* [Required work]:
Return each line containing "that".

--------

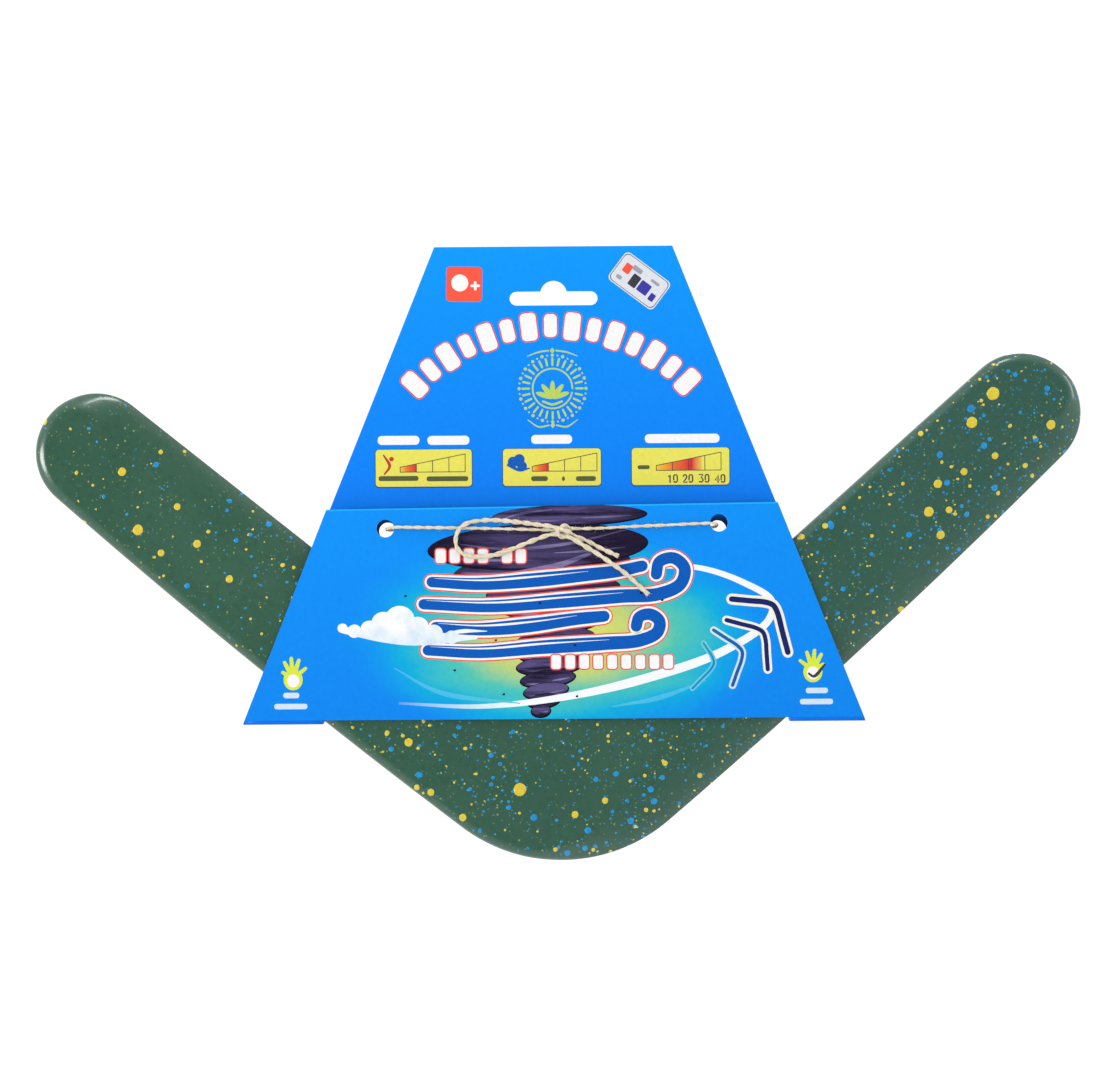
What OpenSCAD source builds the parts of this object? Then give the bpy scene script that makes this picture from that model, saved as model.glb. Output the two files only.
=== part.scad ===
// A right-handed plywood boomerang, held in its folded hanging card by a twine bow.
// It hangs upright: +X is to the right, +Z is up, and the printed side faces -Y.
// The origin is the middle of the card's peg slot, halfway through the card.
// Everything is in millimetres.

/* [Boomerang outline] */
// Distance between the centres of the two round tips
tip_spread = 336.8; // [325:0.2:345]
// Radius of each round tip, half the width of an arm's end
tip_r = 21.7; // [20:0.1:22.5]
// Radius of the outer edge round the elbow
elbow_r = 60; // [54:0.5:66]
// Depth of the elbow's outermost point below the tip centres
elbow_drop = 155.4; // [150:0.2:160]
// How far the elbow's curve sits to the left of the middle
elbow_shift = 3.2; // [0:0.1:4]
// Radius of each arm's slightly bowed outer edge
edge_bow_r = 2580; // [2000:20:4000]
// Angle by which each arm narrows from elbow to tip, in degrees
arm_taper = 0.8; // [0.4:0.1:1.4]
// Radius of the inner corner between the arms
crotch_r = 90; // [60:1:110]

/* [Plywood and edges] */
// Number of plies
ply_count = 5; // [5:2:5]
// Thickness of each ply
ply_t = 1.2; // [1:0.05:1.3]
// Width of the blunt, rounded leading edge
blunt_w = 4.5; // [3:0.25:6]
// Width of the long bevel on the trailing edge
bevel_w = 14; // [9:0.5:16]
// Thickness left at the foot of the trailing bevel
bevel_foot = 1.8; // [1.2:0.1:2.4]
// Rounding of the flat side's rim
rear_round = 0.6; // [0.4:0.05:0.8]

/* [Boomerang in the card] */
// How far the middle of the boomerang is to the right of the slot
boom_x = 1.5; // [0:0.1:2]
// Height of the tip centres, below the slot
boom_z = -49; // [-49.5:0.1:-46]
// Turn of the boomerang in its pocket, in degrees, seen from the front
boom_turn = 2.1; // [1:0.1:2.4]
// Gap between the boomerang and the card on each side
pocket_gap = 0.35; // [0.3:0.05:0.6]

/* [Card] */
// Thickness of the card
card_t = 0.5; // [0.4:0.05:0.6]
// Width of the header's top edge
header_w = 86.8; // [80:0.2:90]
// Height of the top edge above the slot
header_top = 19; // [16:0.5:22]
// Width along the fold at the bottom
fold_w = 225.2; // [215:0.2:226]
// Sideways shift of the fold from the slot
fold_shift = -0.8; // [-1.5:0.1:0]
// Depth of the fold below the slot
fold_drop = 153.7; // [152:0.1:153.8]
// Height of the front flap
flap_h = 78.1; // [76:0.1:80]
// Width of the flap's top edge
flap_top_w = 163.4; // [160:0.2:166]
// Sideways shift of the flap's top edge from the back panel
flap_shift = -1.1; // [-2:0.1:0]
// Turn of the flap's top edge, in degrees
flap_turn = 0.6; // [0:0.1:1]
// Length of the slit in the fold that the elbow comes through
slit_l = 169; // [167:0.5:172]
// How far the slit's edges are cut back from the fold
slit_cut = 1; // [0.5:0.1:2]

/* [Holes in the card] */
// Length of the peg slot
slot_l = 32; // [30:0.5:34]
// Height of the slot's straight part
slot_h = 5; // [4.6:0.1:6]
// Diameter of the bump in the middle of the slot
slot_bump_d = 9.7; // [8:0.1:11]
// Height of the bump's top above the slot's middle
slot_bump_top = 6.4; // [5:0.1:7]
// Diameter of the holes for the twine
hole_d = 6.35; // [6.2:0.05:7]
// Distance between the two twine holes in the back panel
hole_spacing = 120; // [119:0.2:121]
// Depth of the back panel's twine holes below the slot
hole_drop = 84.4; // [84:0.1:84.8]

/* [Twine] */
// Diameter of the twine
twine_d = 1.4; // [1:0.05:1.4]
// Width of the knot
knot_w = 6; // [5:0.1:7]
// Height of the knot from the card
knot_h = 3.2; // [2.8:0.1:4]

/* [Hidden] */

board_t = ply_count * ply_t;
half_spread = tip_spread / 2;
elbow_centre = [-elbow_shift, elbow_r - elbow_drop];

// Faces of the layers, from the back of the card to the front of the flap
back_rear_y = card_t / 2;
board_rear_y = -card_t / 2 - pocket_gap;
flap_rear_y = board_rear_y - board_t - pocket_gap;
flap_front_y = flap_rear_y - card_t;
fold_z = -fold_drop;

green = [0.22, 0.39, 0.31];
bare_veneer = [0.80, 0.66, 0.46];
print_blue = [0.0, 0.53, 1.0];
hemp = [0.84, 0.76, 0.60];

// ---- Outline of the boomerang ----

function dir(a) = [cos(a), sin(a)];

// Middle of the large circle that touches a tip circle and the elbow circle from outside.
function bow_centre(tip, elbow) =
    let (
        along = elbow - tip,
        far = norm(along),
        to_tip = edge_bow_r - tip_r,
        to_elbow = edge_bow_r - elbow_r,
        x = (far * far + to_tip * to_tip - to_elbow * to_elbow) / (2 * far),
        h = sqrt(to_tip * to_tip - x * x)
    ) tip + (x * along + h * [-along[1], along[0]]) / far;

// The two arms, each worked out as a left arm. The right one is then mirrored.
left_tip = [-half_spread, 0];
bow_l = bow_centre(left_tip, elbow_centre);
bow_r = bow_centre(left_tip, [-elbow_centre[0], elbow_centre[1]]);
function slope(from, to) = atan2(to[0] - from[0], to[1] - from[1]);
tip_slope_l = slope(left_tip, bow_l);
tip_slope_r = slope(left_tip, bow_r);
elbow_slope_l = slope(elbow_centre, bow_l);
elbow_slope_r = slope([-elbow_centre[0], elbow_centre[1]], bow_r);
inner_l = 90 - (tip_slope_l + elbow_slope_l) / 2 + arm_taper;
inner_r = 90 + (tip_slope_r + elbow_slope_r) / 2 - arm_taper;

// Middle of the inner corner's circle, crotch_r away from both inner edges.
reach_l = left_tip * dir(inner_l) + tip_r + crotch_r;
reach_r = -left_tip * dir(inner_r) + tip_r + crotch_r;
crossing = sin(inner_r - inner_l);
crotch_centre = [
    (reach_l * sin(inner_r) - reach_r * sin(inner_l)) / crossing,
    (reach_r * cos(inner_l) - reach_l * cos(inner_r)) / crossing
];

function smooth_step(t) = let (s = min(1, max(0, t))) s * s * (3 - 2 * s);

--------

* [Finished exercise]:
What OpenSCAD source builds the parts of this object? Then give the bpy scene script that makes this picture from that model, saved as model.glb. Output the two files only.
// Length of the slit in the fold that the elbow comes through
// Middle of the large circle that touches a tip circle and the elbow circle from outside.